I was lucky enough to return to Lightovation at the Dallas Market in January. So many incredible strides have been taken in the development of light fixtures with LED components. I was impressed by the warm colors and the dimmability, but I was really blown away by the ways these lighting manufacturers and their designers were using LEDs as a decorative element.
There was so much to take in that I’m going to divide my report into two sections. This for section will be on inventiveness. Next month I’m going to concentrate on light and texture.
One of the most eye-catching fixtures in the show was the Akoya by Alora Lighting (shown above). It looked like an enormous luminous strand of pearls with an alluring undulation. It is flexible and can be shaped into different configurations. It is available in 79-inch and a 98-inch lengths. The color temperature is 3000K with a CRI of 90.
Chips (shown above) a pendant fixture, designed by Matt Sanders for Studio M (Maxim Lighting), has a decidedly mid-century modern feel. And for good reason, the designs of the 1960s and early 1970s have staying power. They continue to influence contemporary designs.
I really love the asymmetry of this fixture as well as the scale. I like a big fixture and I cannot lie. There is also a horizontal version, along with coordinated wall sconces. This is the white version, and it is also available in natural aged brass, neutral taupe, gray, dark slate, sage green and dusty blush. By the way, Dusty Blush would be a great drag name.
This is the Magellan pendant by Kuzco (shown above), available in a black and a gold finish. The color temperature is 3000° Kelvin. It comes in two sizes, 18.5 inches in diameter and 23 inches in diameter; and is dimmable. This too has a Jetsons’ feel. It is both modern and retro at the same time. I didn’t notice any individual diodes. The illumination is perfectly smooth. It would be cool if they offered it in a warm/dim version.
The is the Perpetual Pendant by ET2. A shape like this would not have been possible before the introduction of LED components. Well yes, it could have been done with neon but there would have been no elegance and it would have buzzed really loudly. I love how the pendant swoops and wraps around itself, like a bow being tied.

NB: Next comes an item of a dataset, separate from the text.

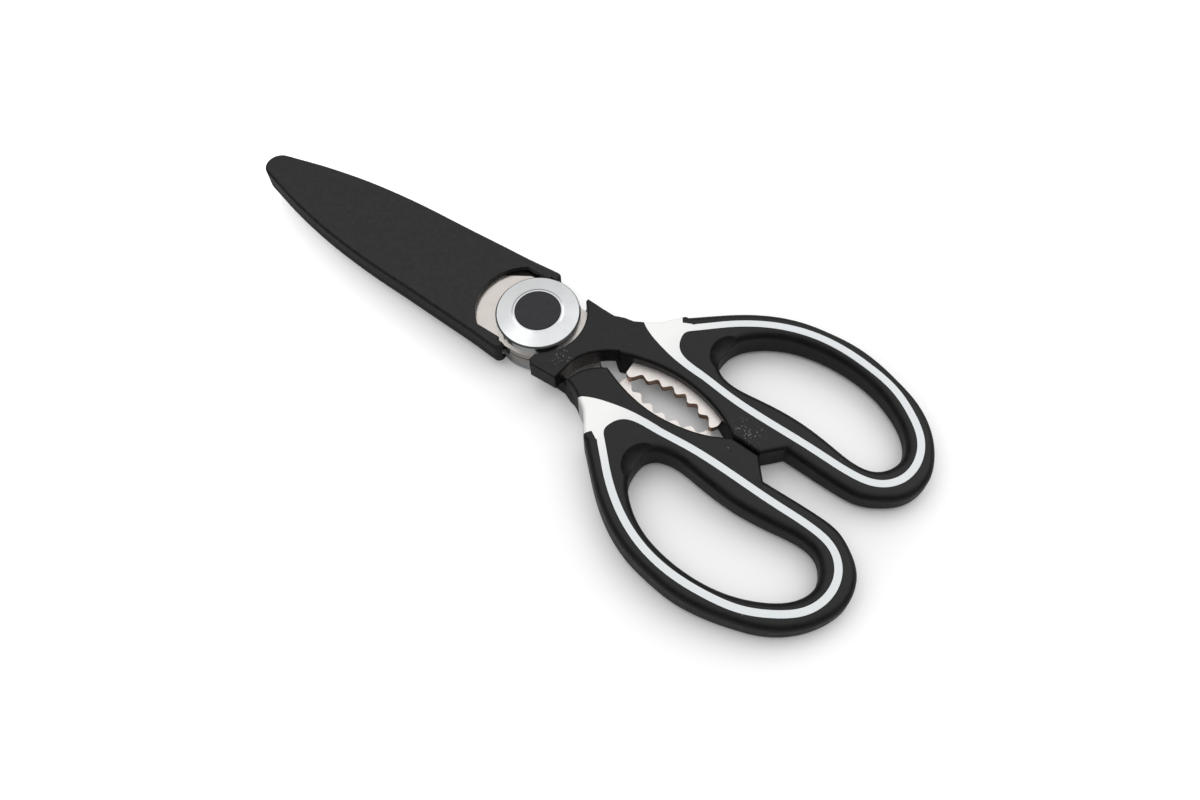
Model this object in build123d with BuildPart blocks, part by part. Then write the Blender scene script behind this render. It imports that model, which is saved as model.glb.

Here we have the Rinkle by ET2 (shown above). It is made of patterned acrylic. There is a strip of LED linear lighting that runs along the top of each piece. The sections are formed by hand so each completed fixture is unique. Sometimes I see a figure walking and other times I see stylized potato chips pouring in slow motion out of a bag located high in the sky.
Here we have the Banks Linear chandelier by Hudson Valley Lighting. I was particularly drawn to this fixture because of the luscious warm light it produced. It felt like the color of dimmed incandescent or candlelight. This fixture uses screw-in bulbs so you can pick a color temperature that suits your particular taste.